Rolling Stone (June 19th 2014)
Gunpowder & Girl Power
At home on the range with Miranda Lambert, country’s turkey-hunting, bar-fighting, Beyoncé-loving platinum pistol
[edited version]
Back when she and Shelton were dating, Lambert bought 700 acres here, one ZIP code over from Shelton’s place. “I had a really good feeling about Blake,” she says, “but I wasn’t ready to move in with him. I kind of just wanted my own thing. I always wanted property of my own.” She fixed up the old farmhouse and got some rescue dogs, and although they live at Shelton’s place now, they kept this one for guests. They also have a house in Nashville, where they work, and rent one in L.A., where The Voice films – “but we live here,” Lambert says. “This is our home. This is where we’ll be rockin’ in a rockin’ chair when we’re 85.”
Lambert and Shelton got married three years ago. “My only regret is that I was so busy saying hi to everybody at the wedding that I never got a proper buzz,” she says. They spent three days honeymooning at Shelton’s ranch, fishing for bass, then three days in Cancún at Reba McEntire’s house. And then Shelton went back to The Voice and Lambert went back on tour.
At the time, The Voice had been on the air for less than a month, and wasn’t yet the smash it is now. She was wholly unprepared for what came next. “It was pretty instantaneous,” she says. “One day we were country singers, and the next we’re on the front of the tabloids.” Nowadays it seems like every week they’re having an affair, getting divorced or having a baby. “I’m, like, really magical,” Lambert jokes. “I’ve been pregnant for two and a half years.”
Lambert credits The Voice with boosting both her career and Shelton’s into the mainstream: “It put him on a whole new level, and I kind of got up there too, by marriage.” But it’s not always easy, having a spouse who does the same thing as you, only more famously. There’s a song on her new album called “Priscilla,” an imagined girl-talk session with Priscilla Presley about what it’s like to be a “permanent accessory, when everybody wants your man.” At least one line of the song comes straight from real life: “Didn’t know I was his bodyguard.”

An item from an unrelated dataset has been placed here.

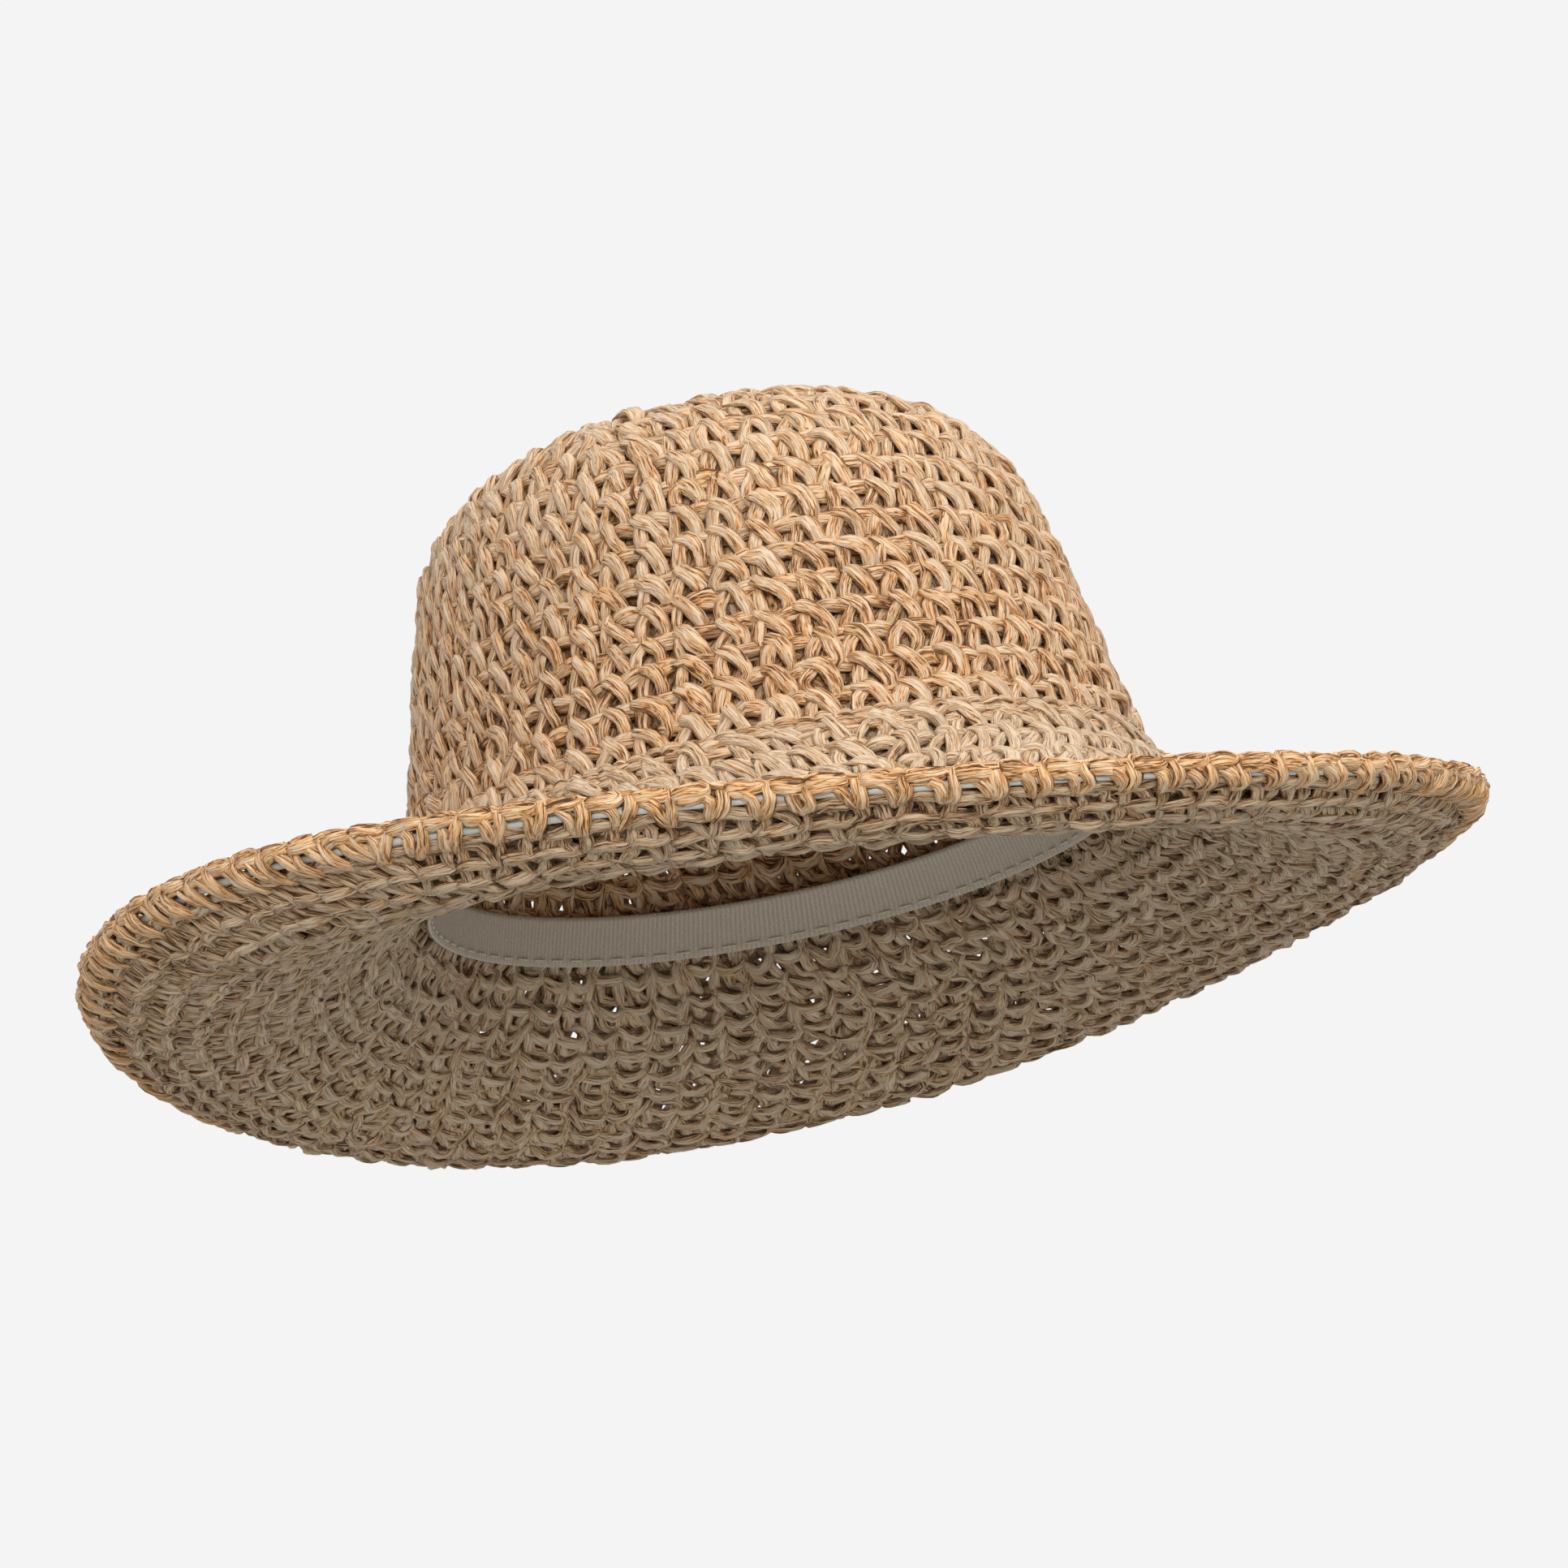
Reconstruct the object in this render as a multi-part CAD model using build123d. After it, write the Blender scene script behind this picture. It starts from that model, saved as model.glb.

“We were in New York City,” Lambert recalls, “and we were gonna walk to the Walgreens to get some lip gloss or whatever. And we walked around the corner and straight into the holding area of Letterman. And it was a mob. There were cameras, TMZ. And it just hit me: ‘We’re by ourselves. One of us has to be an ass-hole right now.’ I was wearing my workout clothes and no makeup, so I was like, ‘Gotta go, guys, gotta get him to an interview. Make a hole!’ My tour manager told me, ‘You were using all my lines!’ ”
When they’re in Tishomingo, though, things are different. They’re usually up at 7:30 or 8 a.m. to feed the dogs, a cup of Folgers Country Roast in hand. Lambert spends her day at the shop, hanging with the girls, or across the street talking to her contractor, while Shelton plants corn or clears brush or whatever else he does on his tractor. Sometimes they’ll order pizza, or get BBQ Baked Potatoes from the Rockin Rib. Usually they will cook: Shelton loves her hamburger steak with mushroom gravy and peanut-butter pie, and Lambert loves when he fires up the grill. In the evenings the couple will go back-roading or sit on the porch with a cooler full of cocktails, and a big weekend is taking the pontoon boat out on Lake Texoma, or maybe hitting the Walmart in Durant. “He likes when I cook him a big country breakfast on Sundays, or when he’s on the tractor and I bring him some sweet tea,” she says. “I know that sounds like a Kenny Chesney song. But it’s real.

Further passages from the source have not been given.